I had a chance to sail on the first boat a couple of times in the week before the course started. Having owned an ‘Egret’ sharpie of about this size, I was familiar with the rig. The maiden sail was in very light air, from about 2 to about 4 knots of wind. Up to about 3 knots, the boats will fetch at windspeed in smooth water. I was very pleased with the feel of the boat, and paticularly with her good balance and handiness. With good hands on the main & fore sheets, the boat is extremely maneuverable; much more so than a sloop as the sails control each end of the boat. For the same reason, course stability can easily be achieved by trimming the sails well. The rudder is balanced, so the right amount of helm feel can be achieved on any point or speed by adjusting the blades angle to the pintle axis. The hull is fine forward, and, as we found on the second sail in winds between 8 and fourteen knots, the boat is quite close-winded for a two-masted rig, tacking through an angle of about 85 degrees in these conditions. The rig likes, and has, good, fairly flat sails, by Maine Sailing Partners. Off the wind, the boat can be sailed wing-and-wing, and can be sailed on gybe-angles by setting the foresail by the lee. If you hit a lobster pot you can let the sheets go and the sails will flag forward while the boat is ‘anchored’ by the rudder. The lift-up rudder makes it easy to get rid of snags of this type. There are identical 1.5 ounce reaching staysails fore each mast; one on the main set as a staysail, and the forward sail set on the end of an oar-handle lashed to the bow as a reacher. The boat is very easy to row with her narrow, double-ended waterplane. Each boat carries six thirteen-foot carbon-fibre oars weighing 5 pounds each; single thole pins are used instead of oarlocks.
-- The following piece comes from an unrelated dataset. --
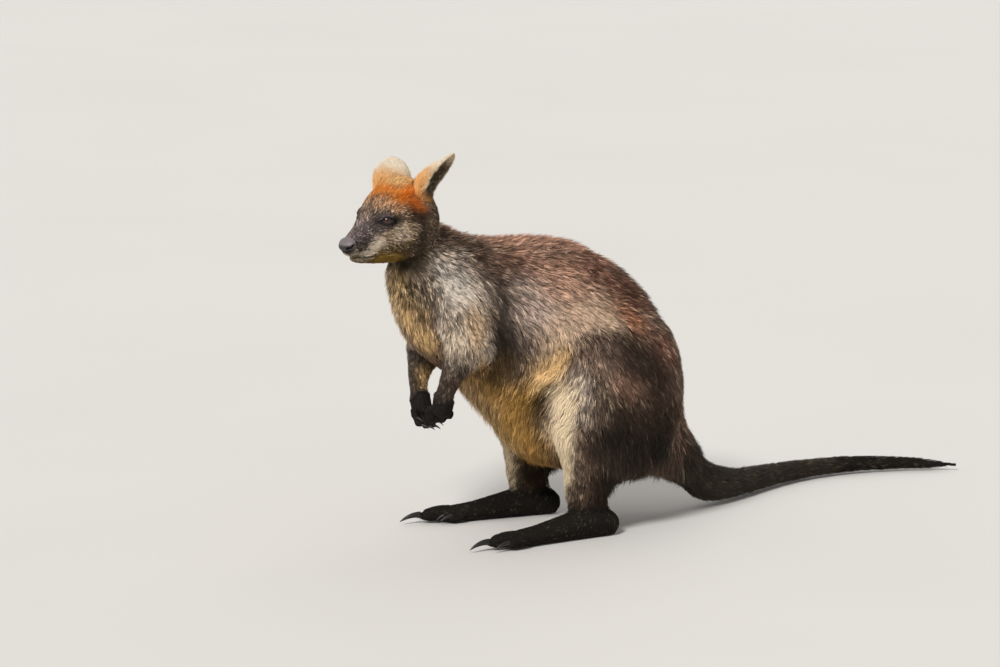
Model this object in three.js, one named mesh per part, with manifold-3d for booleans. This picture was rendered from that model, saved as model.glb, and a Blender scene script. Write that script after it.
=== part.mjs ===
// A swamp wallaby as a still, life-size museum model: it stands low and upright on its hind feet,
// its paws held together in front of the belly, its head turned a little to its left and its tail
// laid along the floor in a slow bend to the right. Millimetres. The animal faces -Y, its left is
// +X, +Z is up. Every outline is that of the tips of the coat.
import * as THREE from "three";
import { mergeVertices } from "three/addons/utils/BufferGeometryUtils.js";
import Module from "manifold-3d";

const wasm = await Module();
wasm.setup();

// ---- Driving sizes ---------------------------------------------------------------------------

const PARTING = 0.35; // width of the cut between two neighbouring pieces
const FLOOR = 0; // the level on which the soles and the tail rest
const HEAD_TURN = 10; // degrees that the head turns to the animal's left
const HEAD_PIVOT = [0, -225]; // x, y of the axis about which the head turns
const EYE_RADIUS = 10.5;
const EYE = { side: 27, ahead: 88, height: 424 }; // centre of each eye, in the head's own frame
const EAR_WIDTH = 48;
const EAR_THICK = 2.4;

const left = 1;
const right = -1;
const radians = THREE.MathUtils.degToRad;

// ---- Surfaces made of rings ------------------------------------------------------------------

// One closed body from rings of equal length, with a point at each end.
function closeRings(rings, first, last) {
  const sides = rings[0].length;
  const points = [...rings.flat(), first, last];
  const firstAt = points.length - 2;
  const lastAt = points.length - 1;
  const faces = [];
  for (let k = 0; k < sides; k++) {
    const next = (k + 1) % sides;
    faces.push(firstAt, next, k);
    for (let r = 0; r + 1 < rings.length; r++) {
      const here = r * sides;
      const there = here + sides;
      faces.push(here + k, here + next, there + next, here + k, there + next, there + k);
    }
    const end = (rings.length - 1) * sides;
    faces.push(end + k, end + next, lastAt);
  }
  const geometry = new THREE.BufferGeometry().setFromPoints(points);
  geometry.setIndex(facingOut(points, faces));
  return geometry;
}

// The same faces, turned round if they point into the body.
function facingOut(points, faces) {
  let volume = 0;
  for (let i = 0; i < faces.length; i += 3) {
    const [a, b, c] = [points[faces[i]], points[faces[i + 1]], points[faces[i + 2]]];
    volume += a.dot(b.clone().cross(c));
  }
  return volume < 0 ? faces.reverse() : faces;
}

const curve = (points) => new THREE.CatmullRomCurve3(points, false, "catmullrom", 0.5);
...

While ultimate speed was not an essential part of the brief, we always work to achieve it as a seaworthiness element, and because it is fun! On this sail we achieved 8 knots on the GPS in about 14 knots true!

The Outward Bound project has been an incredible journey so far and an achievement of teamwork. We signed the design agreement in mid-October 2006, and two production boats were ready for their long-planned first course 9 months later!